网络爬虫篇(一)
现在的网络爬虫使用的越来越多,在数据挖掘领域也是很重要的一部分内容,Python作为一个脚本语言,在爬虫领域发挥了重要的作用。网上关于网络爬虫的例子很多,大多基于urllib库或者requests库和bs4库,因为想要做一些关于爬虫的项目,于是找了一些资料来学习,以下是一篇简单的关于网络爬虫的例子。(抓取豆瓣电影的基本信息)以此来说明这几个库的基本的函数和实现方式。
基本实现代码
写这部分代码时间是:2017年3月23日23:06:32 因为各大网站都会不定期的进行改版,因此这里不保证以下代码在后期还能正常生效,这里主要提供一些基本的思路和自己的一些学习技巧。
import requests
from bs4 import BeautifulSoup as bs
from urllib import parse
import time
URL_GET = 'https://movie.douban.com/subject_search'
def url_api():
"""
Build the url for requests, we can change the rang then get more page.

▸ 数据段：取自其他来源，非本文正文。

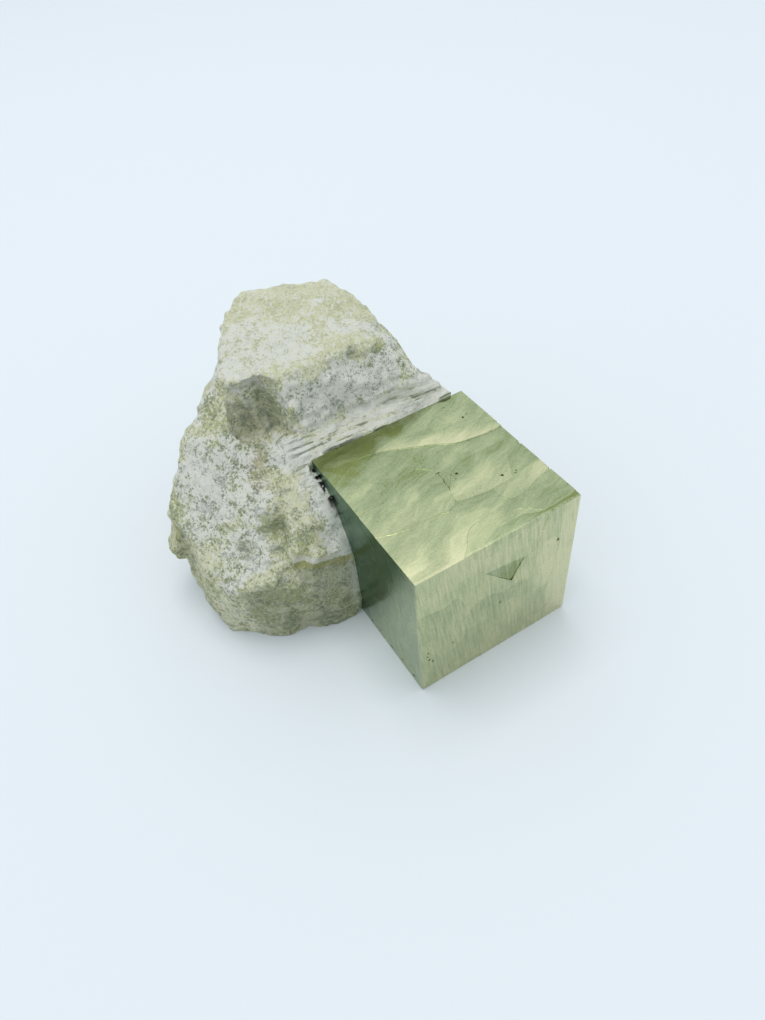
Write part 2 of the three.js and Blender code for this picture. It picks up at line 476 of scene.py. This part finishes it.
def marlFinish():
    finish, shader, place = newFinish("marlFinish")
    wander = place.drifted(2.2, 4, 6.0)

    def spots(key):
        total = None
        for x, y, z, reach in marlLook[key]:
            mask = wander.near((x, y, z), reach)
            total = mask if total is None else total.most(mask)
        return total

    x, y, z = place.axes()
    patch = place.noise(6.5, 4, 0.6)
    lump = place.noise(1.6, 5, 0.75)
    grain = place.noise(0.5, 4, 0.85)
    fine = place.noise(0.22, 2, 0.9)
    flecks = place.stretched((0, 0, 35), (1, 0.3, 1)).noise(0.4, 3, 0.75)
    beds = place.stretched((14, 0, 0), (0.06, 0.5, 1)).noise(0.6, 4, 0.65)

    # the bedded strip behind the cube, and the rim beside it
    strip = (y.between(36.5, 34) * x.between(-4, -1) * z.between(34, 32)).least(z.between(26, 28))
    rim = x.between(-2.6, -0.8) * y.between(31, 30) * z.between(2, 8)
    olive = spots("oliveSpots")
    chalk = spots("chalkSpots").most(rim * 0.9)
    plateau = z.between(39.5, 41)
    cream = spots("creamSpots")

    ground = (patch * 0.5 + lump * 0.25 + grain * 0.25).between(0.44, 0.54)
    colour = place.node("ShaderNodeMix", {"data_type": "RGBA"},
                        {0: ground, 6: marlLook["olive"], 7: marlLook["cream"]}, 2)
    colour = colour.blend(marlLook["cream"], (plateau * 0.8).most(cream * 0.8))
    colour = colour.blend(marlLook["yellow"], spots("yellowSpots") * 0.65)
    colour = colour.blend(marlLook["rust"], spots("rustSpots") * 0.45)
    # painted shade on the front: below the crest on the brow, and lower down left of it
    crest = z + x * 0.17 + (lump - 0.5) * 0.7
    brow = x.between(-9.9, -9.5) * y.between(26, 25)
    face = (crest.between(16.4, 16.2) * brow).most(crest.between(11.0, 10.6) * y.between(26, 25))
    dust = (chalk * 0.62 - face * 0.3 + (patch - 0.5) * 0.7 + (lump - 0.5) * 3.2 + (grain - 0.5) * 2.4
            + spots("paleSpots") * 0.6 - olive * 0.4 - cream * 0.12)
    colour = colour.blend(marlLook["chalk"], dust.between(0.15, 0.65) * 0.9)
    clean = 1 - strip.most(rim) * 0.8
    clear = 1 - strip.most(rim * 0.7) * 0.75
    smudge = (place.noise(2.6, 5, 0.75) + (grain - 0.5) * 0.5).between(0.46, 0.40)
    colour = colour.blend(marlLook["greyGreen"], smudge * (0.4 - plateau * 0.25) * clean)
    colour = colour.blend(marlLook["chalk"], strip * beds.between(0.42, 0.5) * 0.9)
    salt = (grain * 0.35 + flecks * 0.65 + (lump - 0.5) * 0.2).between(0.52, 0.56)
    colour = colour.blend(marlLook["chalk"], salt * (0.6 + plateau * 0.25))
    colour = colour.blend(marlLook["greyGreen"], strip * beds.between(0.43, 0.38) * 0.8)
    pepper = (grain * 0.55 + fine * 0.45 + (lump - 0.5) * 0.5 - chalk * 0.012).between(0.455, 0.42)
    colour = colour.blend(marlLook["greyGreen"], pepper * (0.75 - plateau * 0.45) * clear)
    colour = colour.blend(marlLook["chalk"], rim * (lump + grain).between(0.9, 1.02) * 0.7)
    # painted shade in mottled patches, most in the hollow and by the brow
    paintedShade = spots("darkSpots")
    seams = place.stretched((0, 0, 0), (0.12, 0.12, 1)).noise(0.5, 3, 0.7)
    patchy = (lump * 0.6 + grain * 0.8 + seams * 0.5 - 0.95) * 5 + 0.5
    colour = colour.blend(marlLook["shade"], paintedShade * patchy.between(0, 1) * 0.8)
    # painted shade on the front, below the crest
    colour = colour.blend(marlLook["shade"], face * 0.34)
    # a painted highlight: a chalky line along the crest; and a yellow line under it, partly the rock's
    # yellow and partly painted shade
    above = crest.between(16.3, 16.5) * crest.between(17.9, 17.0)
    below = crest.between(16.4, 16.1) * crest.between(14.6, 15.6)
    colour = colour.blend(marlLook["chalk"], brow * above * 0.6)
    colour = colour.blend(marlLook["yellow"], brow * below * 0.5)
    colour = colour.blend(marlLook["chalk"], spots("chipSpots"))
    # painted shade, near black, where the rock stands open from the cube
    besideCube = x.between(-0.9, -0.4) * x.between(0.6, 0.2) * y.between(23, 25) * y.between(31.4, 31)
    gap = besideCube * z.between(29, 28.6) * place.noise(1.4, 2).between(0.5, 0.55)
    colour = colour.blend(marlLook["gap"], gap)
    feed(shader, "Base Color", colour)
    shader.inputs["Roughness"].default_value = marlLook["roughness"]
    shader.inputs["Specular IOR Level"].default_value = marlLook["shine"]
    height = grain * 1.1 + fine * 0.5 + lump * 0.6 + beds * strip * 0.8
    bump = height.node("ShaderNodeBump", {},
                       {"Strength": 1.0, "Distance": marlLook["bump"] * mm, "Height": height})
    feed(shader, "Normal", bump)
    return finish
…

:return: a generator of url.
"""
for number in range(0, 50):
page = number * 15
param = {'start': page, 'search_text': '科幻'}
url = '?'.join([URL_GET, '%s']) % parse.urlencode(param)
yield url
def get_response(url):
res = []
response = requests.get(url)
if response.status_code == 200:
time.sleep(1)
res.append(response)
return res
else:
raise Exception('RequestError')
def local_data(response):
"""
Return name actors score and people number of the movie. This method will ignore the
none score.
:param response: class 'requests'
:return: a list contain name actors score and people number.
"""
amovie = []
bsobj = bs(response.text, "lxml")
movies = bsobj.find_all('div', {'class': 'pl2'})
for movie in movies:
name = movie.find('a').get_text().strip('\n').replace(' ', '')
actors = movie.find('p').get_text().strip('\n').replace(' ', '')
try:
comment = movie.find('div').find_all('span')
score = comment[1].get_text()
comm = comment[2].get_text()[1:-4]
amovie.append((name, actors, score, comm))
except Exception as e:
pass
return amovie
def local_movie_page(response):
"""
Return the name and index page of the movie.
:param response: class 'requests'
:return: a dict contains name and url
"""
movie_page = {}
bsobj = bs(response.text, "lxml")
mov_url = bsobj.find_all('table', {'class', ""})
for url in mov_url:
ac = url.find('a')
name = ac.find('img')
movie_page[name['alt']] = ac['href']
return movie_page
def write_file(filename, diction):
"""
Write the movie name and the index url to a file.
:param filename: file of save the movies
:param diction: a dict contains movies and index url
:return:
"""
with open(filename, 'a+', encoding='utf-8') as f:
for movie in diction:
f.write(movie)
if __name__ == '__main__':
# 定位电影的主页
for url in url_api():
res = get_response(url)
for i in res:
abc = local_movie_page(i)
for key, value in abc.items():
write_file('b.txt', '{0}:{1}'.format(key, value)+'\n')
报错信息说明
TypeError: expected string or buffer
说明:类型错误,传入的参数出问题,应该检查函数需要的参数类型和自己传入参数类型是否一致。